On Wed, May 31, 2023 at 06:58:15PM +0200, Jens Gustedt wrote:
> Am 31. Mai 2023 18:30:16 MESZ schrieb Alexander Monakov <amonakov@...ras.ru>:
> > 
> > On Wed, 31 May 2023, Jā‚‘ā‚™ā‚› Gustedt wrote:
> > 
> > > Again, this is not an extension but an optional feature, and this has
> > > nothing of bleeding edge.

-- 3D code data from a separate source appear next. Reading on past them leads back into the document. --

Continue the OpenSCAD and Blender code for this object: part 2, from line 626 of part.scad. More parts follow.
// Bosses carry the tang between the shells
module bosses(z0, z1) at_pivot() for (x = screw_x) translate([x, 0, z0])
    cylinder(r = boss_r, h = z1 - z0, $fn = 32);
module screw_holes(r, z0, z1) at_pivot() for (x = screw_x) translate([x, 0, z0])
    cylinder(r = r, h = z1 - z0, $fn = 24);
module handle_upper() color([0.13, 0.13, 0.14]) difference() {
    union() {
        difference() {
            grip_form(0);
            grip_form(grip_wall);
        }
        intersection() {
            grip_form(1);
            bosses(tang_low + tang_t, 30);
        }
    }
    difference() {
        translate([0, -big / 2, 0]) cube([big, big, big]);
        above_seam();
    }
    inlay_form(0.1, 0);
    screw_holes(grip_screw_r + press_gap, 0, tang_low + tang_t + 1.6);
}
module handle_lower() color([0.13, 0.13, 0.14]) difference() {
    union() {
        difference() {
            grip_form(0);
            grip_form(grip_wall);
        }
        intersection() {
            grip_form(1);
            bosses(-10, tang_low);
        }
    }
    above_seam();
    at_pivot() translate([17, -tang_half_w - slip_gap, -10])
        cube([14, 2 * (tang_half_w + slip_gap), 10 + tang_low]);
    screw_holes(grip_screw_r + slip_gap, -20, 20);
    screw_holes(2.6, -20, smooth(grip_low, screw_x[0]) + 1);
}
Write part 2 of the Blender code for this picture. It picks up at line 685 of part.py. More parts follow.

This is present in compilers since ages, and
> > > everybody is using their specific ways to go around the restrictions
> > > of previous C standards.
> > 
> > So, to make sure, by compiler support do you mean __int128 here?
> 
> yes
> 
> > It is
> > not supported on 32-bit platforms neither by GCC nor by LLVM. On 64-bit
> > platforms it is piggy-backing on double-word operations support required
> > for implementing 64-bit 'long long' on 32-bit platforms.
> 
> So what? On the arch where it exist, it is used and useful. (And I
> also think that implementations improved over the state from 20
> years ago that you describe.)
> 
> Nobody is talking about offering it on compilers where there is no
> support. With the proposed patches this becomes an optional feature
> with feature tests. A real improvement for users, that up to now
> have to guess on their own.

_BitInt, and knowing the max available via BITINT_MAXWIDTH, provides
the same functionality to users without the burden on the library
implementation, which will necessarily keep doubling for the reason
Alexander mentioned -- once you have size N, size 2N gets added as a
consequence of supporting mul/div.

Nobody has been asking to be able to printf 128-bit numbers in
decimal. They've been asking to be able to use 128- or even 256-bit
integers in vector ops, crypto math, ipv6 routing, etc.